• _What this task involves_
Reproduce exactly the opening lines of the listing, stopping after the line that contains "thread: SewingThread = field(default_factory=SewingThread)" and including it.

• _Given data_
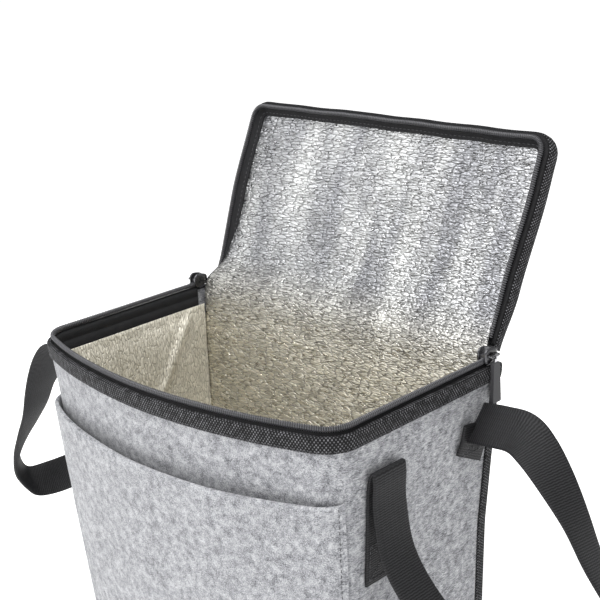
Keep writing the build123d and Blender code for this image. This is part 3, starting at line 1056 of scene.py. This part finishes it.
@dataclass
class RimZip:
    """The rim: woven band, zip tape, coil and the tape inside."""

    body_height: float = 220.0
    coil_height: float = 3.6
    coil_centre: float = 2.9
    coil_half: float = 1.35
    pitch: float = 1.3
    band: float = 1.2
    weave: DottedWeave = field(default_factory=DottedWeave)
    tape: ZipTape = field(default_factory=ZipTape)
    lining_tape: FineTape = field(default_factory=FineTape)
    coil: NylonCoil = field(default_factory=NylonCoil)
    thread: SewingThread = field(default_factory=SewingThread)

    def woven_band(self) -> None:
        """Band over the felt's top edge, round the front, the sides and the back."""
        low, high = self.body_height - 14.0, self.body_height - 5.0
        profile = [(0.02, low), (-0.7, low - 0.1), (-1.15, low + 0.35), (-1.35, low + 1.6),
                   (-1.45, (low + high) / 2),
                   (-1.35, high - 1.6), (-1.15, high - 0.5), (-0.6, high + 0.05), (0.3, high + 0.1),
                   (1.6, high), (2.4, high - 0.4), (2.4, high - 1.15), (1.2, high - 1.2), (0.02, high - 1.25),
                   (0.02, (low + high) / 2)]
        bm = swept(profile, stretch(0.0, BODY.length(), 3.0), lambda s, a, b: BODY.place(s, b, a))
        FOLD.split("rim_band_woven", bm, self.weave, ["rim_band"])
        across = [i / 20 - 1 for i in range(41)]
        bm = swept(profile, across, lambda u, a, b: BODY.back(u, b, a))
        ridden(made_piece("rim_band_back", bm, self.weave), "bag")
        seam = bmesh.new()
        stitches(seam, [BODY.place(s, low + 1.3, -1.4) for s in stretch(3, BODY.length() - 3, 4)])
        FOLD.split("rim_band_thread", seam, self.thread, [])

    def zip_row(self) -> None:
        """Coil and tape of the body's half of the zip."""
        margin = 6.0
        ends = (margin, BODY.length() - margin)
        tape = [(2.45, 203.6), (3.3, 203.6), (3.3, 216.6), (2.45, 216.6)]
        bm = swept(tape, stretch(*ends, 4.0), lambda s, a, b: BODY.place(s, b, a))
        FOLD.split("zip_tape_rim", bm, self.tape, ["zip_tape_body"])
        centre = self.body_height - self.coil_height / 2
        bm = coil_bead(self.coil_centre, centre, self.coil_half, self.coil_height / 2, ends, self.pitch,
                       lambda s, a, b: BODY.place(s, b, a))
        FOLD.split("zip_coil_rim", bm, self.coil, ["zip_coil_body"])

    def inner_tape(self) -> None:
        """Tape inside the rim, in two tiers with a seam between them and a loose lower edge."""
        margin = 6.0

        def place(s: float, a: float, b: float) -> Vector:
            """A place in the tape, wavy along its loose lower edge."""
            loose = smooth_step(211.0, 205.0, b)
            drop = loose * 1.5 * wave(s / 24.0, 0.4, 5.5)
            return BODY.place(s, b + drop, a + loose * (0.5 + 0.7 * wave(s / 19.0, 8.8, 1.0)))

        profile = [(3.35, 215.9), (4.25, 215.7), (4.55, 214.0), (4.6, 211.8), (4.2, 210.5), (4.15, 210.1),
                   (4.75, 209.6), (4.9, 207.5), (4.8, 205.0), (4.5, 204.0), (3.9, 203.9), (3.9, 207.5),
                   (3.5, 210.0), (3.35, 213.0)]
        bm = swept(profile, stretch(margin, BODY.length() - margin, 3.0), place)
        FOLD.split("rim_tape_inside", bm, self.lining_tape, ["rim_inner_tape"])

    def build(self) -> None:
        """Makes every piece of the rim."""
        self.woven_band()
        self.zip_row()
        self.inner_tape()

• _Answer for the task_
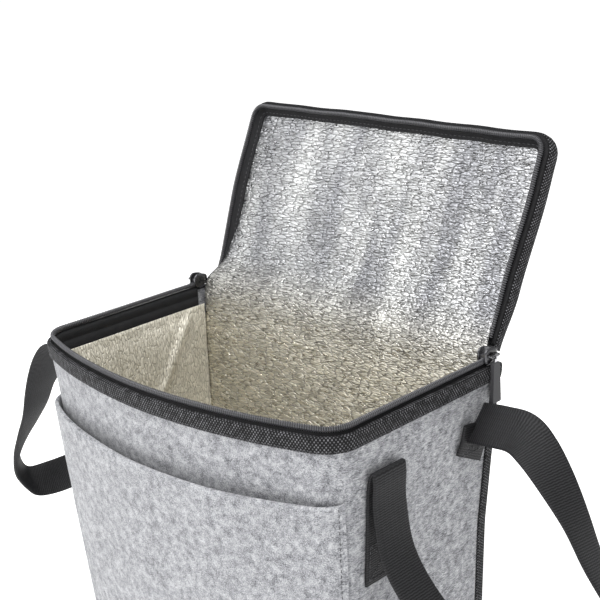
Keep writing the build123d and Blender code for this image. This is part 3, starting at line 1056 of scene.py. This part finishes it.
@dataclass
class RimZip:
    """The rim: woven band, zip tape, coil and the tape inside."""

    body_height: float = 220.0
    coil_height: float = 3.6
    coil_centre: float = 2.9
    coil_half: float = 1.35
    pitch: float = 1.3
    band: float = 1.2
    weave: DottedWeave = field(default_factory=DottedWeave)
    tape: ZipTape = field(default_factory=ZipTape)
    lining_tape: FineTape = field(default_factory=FineTape)
    coil: NylonCoil = field(default_factory=NylonCoil)
    thread: SewingThread = field(default_factory=SewingThread)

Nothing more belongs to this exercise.